The rest of the material is pretty much archival. There are a collection of interviews from the time, more than likely made for promotional reasons, running a little over 20-minutes total. Included are interviews with Nichols, actors Michelle Pfeiffer, James Spader and Kate Nelligan, producer Douglas Wick, screenwriter Jim Harrison (recalling his “cabin story” that influenced the film first hand), effects artist Rick Baker, and production designer Bo Welch. There is also around 4-minutes’ worth of B-roll footage that just shows a smattering of behind-the-scenes footage. The disc then closes with the film’s theatrical trailer and then a short image gallery with some production photos and posters.

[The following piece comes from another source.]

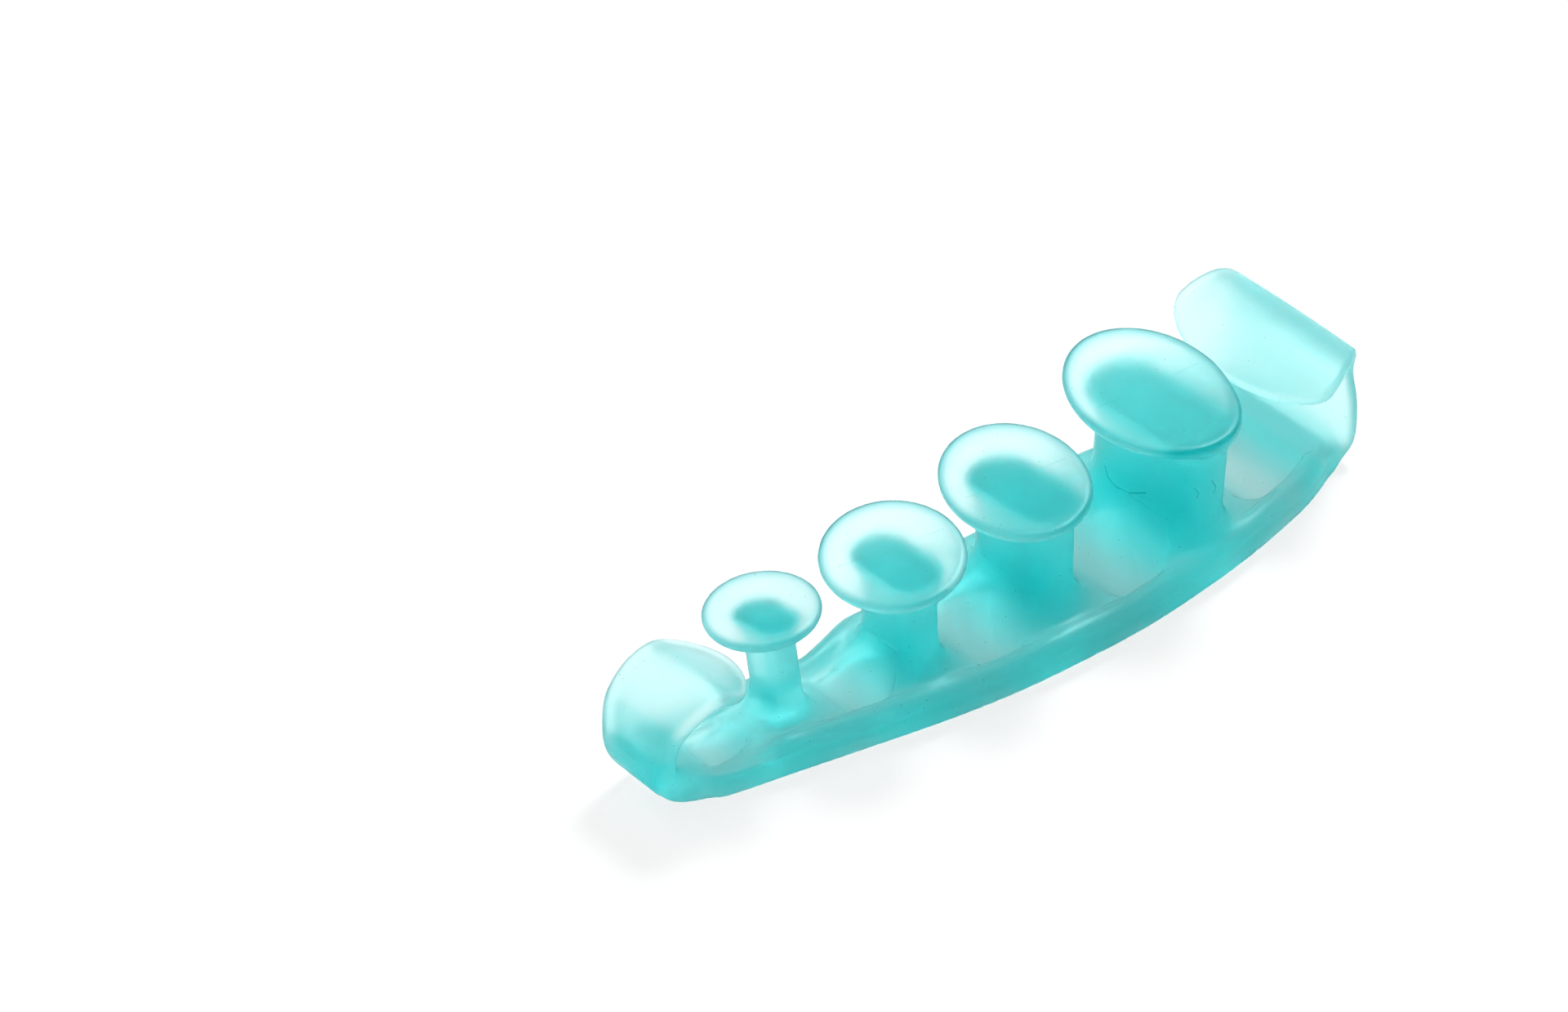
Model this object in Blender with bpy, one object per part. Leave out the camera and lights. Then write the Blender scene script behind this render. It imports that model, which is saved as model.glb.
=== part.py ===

Not packed but this is made up for to an extent by the inclusion of one of Indicator’s excellent booklets. Opening it is a rather good essay by Brad Stevens on Nichols and how Wolf connects to his other films (with excerpts from Jim Harrison’s completely unrelated Wolf: A False Memoir intercut in), followed by two collections of interview extracts, one featuring Nichols, the other producer Douglas Wick. In both cases the extracts were taken from PR interviews conducted around the film’s release. And again Indicator then prints out extracts from a handful of reviews, including a rather favourable one from Liz Smith of the Los Angeles Times, another from The Observer’s Philip French, who notes similarities to a film like Cat People (Val Lewton horror films are mentioned in the disc’s making-of documentary), and then a mixed one from Sight & Sound’s Philip Kemp.
In the end this edition can feel a bit light but the included documentary proved to be significantly more interesting than I would have ever figured it would be.
It’s a bit of a letdown. The film has been encoded well and the final image is okay but it is obvious Indicator got stuck with an older master and there are a number of very noticeable issues. At the very least they have included a rather good making-of and one of the usual excellent booklets.